7. Collapsible Poles
This is something I just started using this year and found extremely helpful, especially being a snowboarder. Long flats and traverses can be tedious when both your feet are locked into a board, so having something that you can self propel yourself with is very handy. Be sure to get poles that are able to collapse to a size suitable for your pack.

8. Camera (GoPro)
Days can be epic, so why not have something with you that can prove it. I always take my GoPro with me, and usually have a selection of mounts to capture any desired point of view. I have used several different types of action cameras over the years, and I’ve learned there is a reason why GoPro is dominating the category. Their cameras are just awesome, and also have a solid online presence that makes sharing pictures and videos fun and engaging.

9. Water Bottle
Hydration is very important when spending a long period of time outdoors. Make sure your bottle can carry enough water to last you the entire day.
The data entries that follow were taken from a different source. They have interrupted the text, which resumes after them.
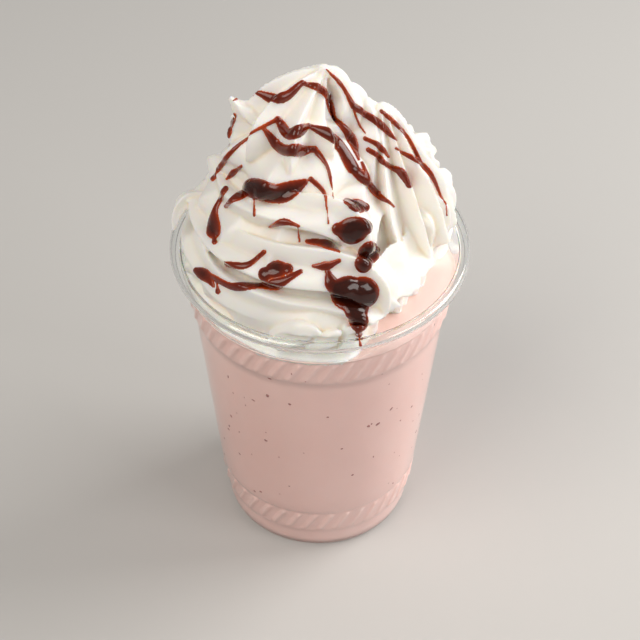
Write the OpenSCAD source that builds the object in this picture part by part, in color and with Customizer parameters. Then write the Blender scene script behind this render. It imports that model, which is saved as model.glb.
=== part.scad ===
// Strawberry milkshake in a clear tumbler, topped with a piped swirl of whipped cream.
// Millimetres, +Z up, origin at the centre of the foot on the table.

/* [Cup] */
// Height of the cup from the table to the top of the rolled rim
cup_h = 118; // [95:1:145]
// Outer diameter of the rolled rim
rim_d = 98; // [84:1:118]
// Outer diameter of the foot
foot_d = 64; // [52:1:72]
// Thickness of the wall and the floor
wall = 0.6; // [0.4:0.1:1.2]
// Radius of the round curl of the rim
curl_r = 1.9; // [1.4:0.1:2.6]
// Height of the round edge between the foot and the table
foot_round = 2.6; // [1.5:0.1:4]
// Height of the hollow under the floor
punt_h = 2.2; // [1:0.1:4]

/* [Bands] */
// Height of each ribbed band
band_h = 10.5; // [6:0.5:14]
// Height of the lower edge of the lower band above the table
low_band_z = 10; // [7:0.5:16]
// Drop from the top of the rim to the ledge over the upper band
ledge_drop = 13; // [10:0.5:18]
// Depth of the steps at the bands
band_step = 0.5; // [0.2:0.1:0.9]
// Width of the ledge between the upper band and the collar
ledge_w = 0.9; // [0.5:0.1:1.6]

/* [Milkshake] */
// Height of the milkshake over the ledge, under the cream
level_over_ledge = 0.5; // [0:0.1:2]
// Height of the bank of milkshake beside the cream, over that level
bank_h = 5; // [3:0.5:7]
// Width of the bank at its middle, from the wall to its inner edge
bank_w = 9; // [7:0.5:14]
// Direction of the bank's middle, from +X towards -Y
bank_turn = 32; // [0:1:90]

/* [Cream] */
// Height of the cream's peak over the rim
cream_h = 64; // [45:1:80]
// Distance of the cream from the outer edge of the rim, seen from above
cream_inset = 3; // [2:0.5:12]
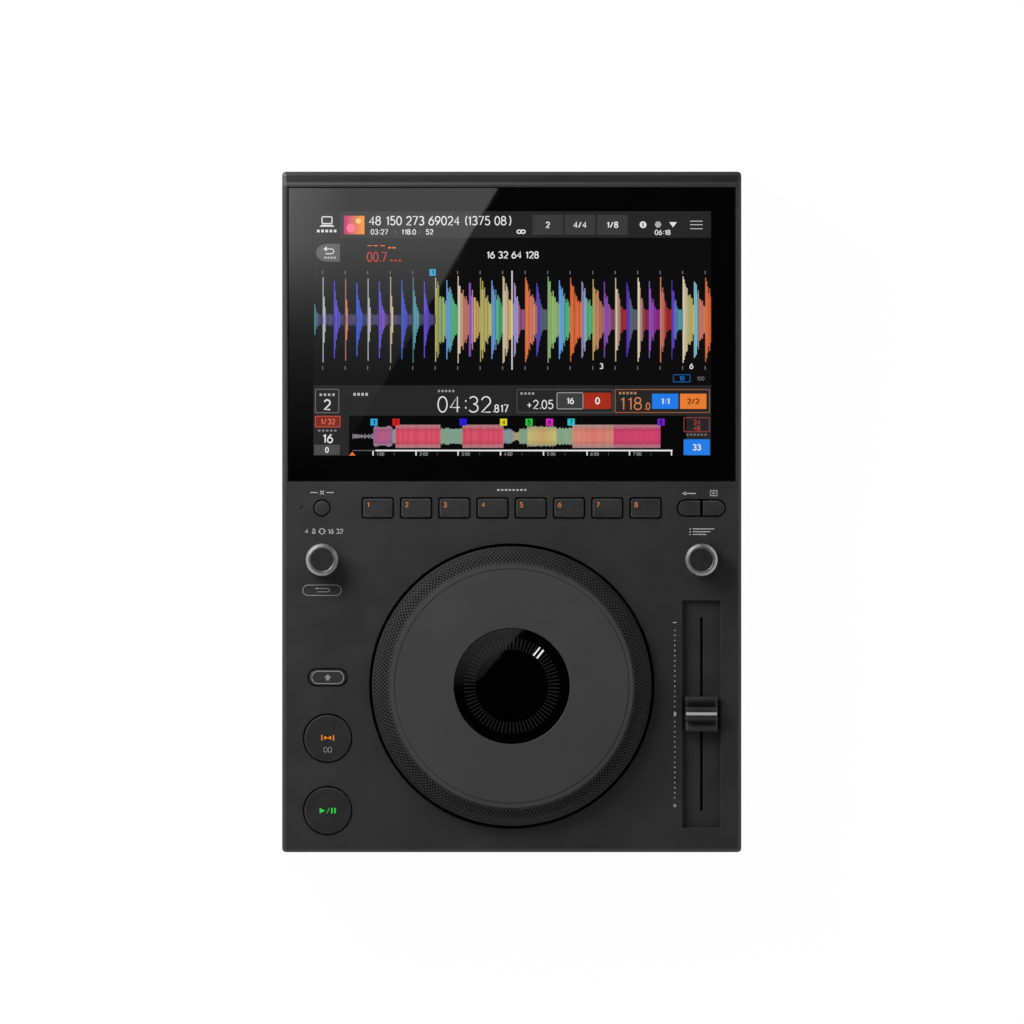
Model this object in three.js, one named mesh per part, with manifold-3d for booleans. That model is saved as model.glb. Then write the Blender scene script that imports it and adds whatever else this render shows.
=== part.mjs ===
// Tabletop media player: a flat deck with a large turning wheel, and a tilted touch display
// behind it. Eight pads, six buttons, two push-turn knobs and a tempo fader lie on the deck.
// Millimetres. X runs to the right, Y to the rear and Z up.
// The origin is under the centre of the body, on the surface that the feet stand on.

import * as THREE from "three";
import { mergeVertices } from "three/addons/utils/BufferGeometryUtils.js";
import Module from "manifold-3d";

const wasm = await Module();
wasm.setup();

// Fits that several pieces share
const seat = 0.3; // between a piece and what carries it
const over = 1; // how far a cut runs past the face that it opens

// Case: heights above the table, walls and edges
const footHeight = 5;
const trayWall = 1.5;
const seamHeight = 27;
const deckHeight = 62;
const deckWall = 3;
const caseWall = 2.5;
const bodyCorner = 2;
const edgeWidth = 2;
const edgeDrop = 1;

// Display: a glass sheet in a pocket of the case's tilted back, with the panel under it
const displayTilt = THREE.MathUtils.degToRad(10);
const glassWidth = 244.4;
const glassLength = 162.9;
const glassThickness = 1.8;
const glassSink = 0.6;
const railWidth = 3;
const displayFrontBorder = 0.5;
const displayRearBorder = 1.5;
const ledgeThickness = 1.5;
const panelSideBorder = 7.7;
const panelEndBorder = 6.95;
const panelThickness = 5;
const panelGap = 0.5;
const ridgeDepth = 1.5;
const ridgeDrop = 1.2;
const hoodDepth = 5.8;

// Wheel: radii, and heights above the deck
const ringGap = 1.6;
const ringSkirt = 3;
const ringWall = 3;
const ringShoulderHeight = 4;
const ringTopHeight = 12.4;
const ringFlangeThickness = 2.5;
const ringBand = 9.6;
const plateHeight = 14;
const plateThickness = 2.5;
const plateRimWidth = 2.7;
const plateRimDrop = 0.8;
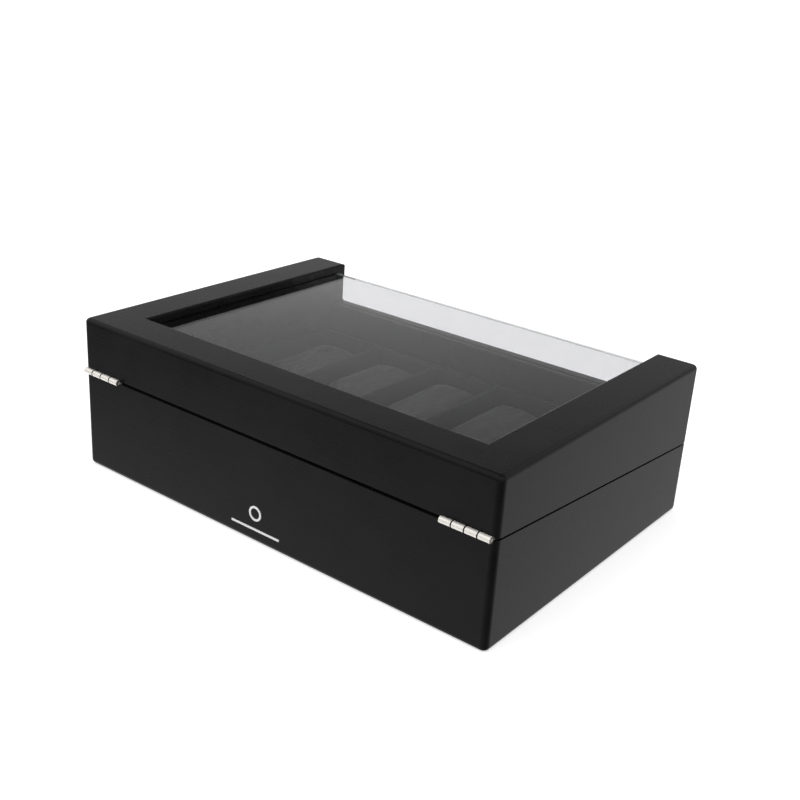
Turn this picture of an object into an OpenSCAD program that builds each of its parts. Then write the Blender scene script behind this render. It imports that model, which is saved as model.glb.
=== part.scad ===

Some people use plastic collapsable bottles but I find the cold weather freezes the water to quickly.

10. Energy Bars
I usually carry one or two energy bars in my pack, it’s nice to have when taking a quick break.

Whenever I’m in need of gear, I usually shop at Mountain Equipment Coop, for several reasons. Mainly because they have a solid brand foundation, which really shows through in their knowledgeable staff and commitment to inspiring an active lifestyle. It might be a bit more expensive then other comparable retailers, but it makes up for it with experience and expertise.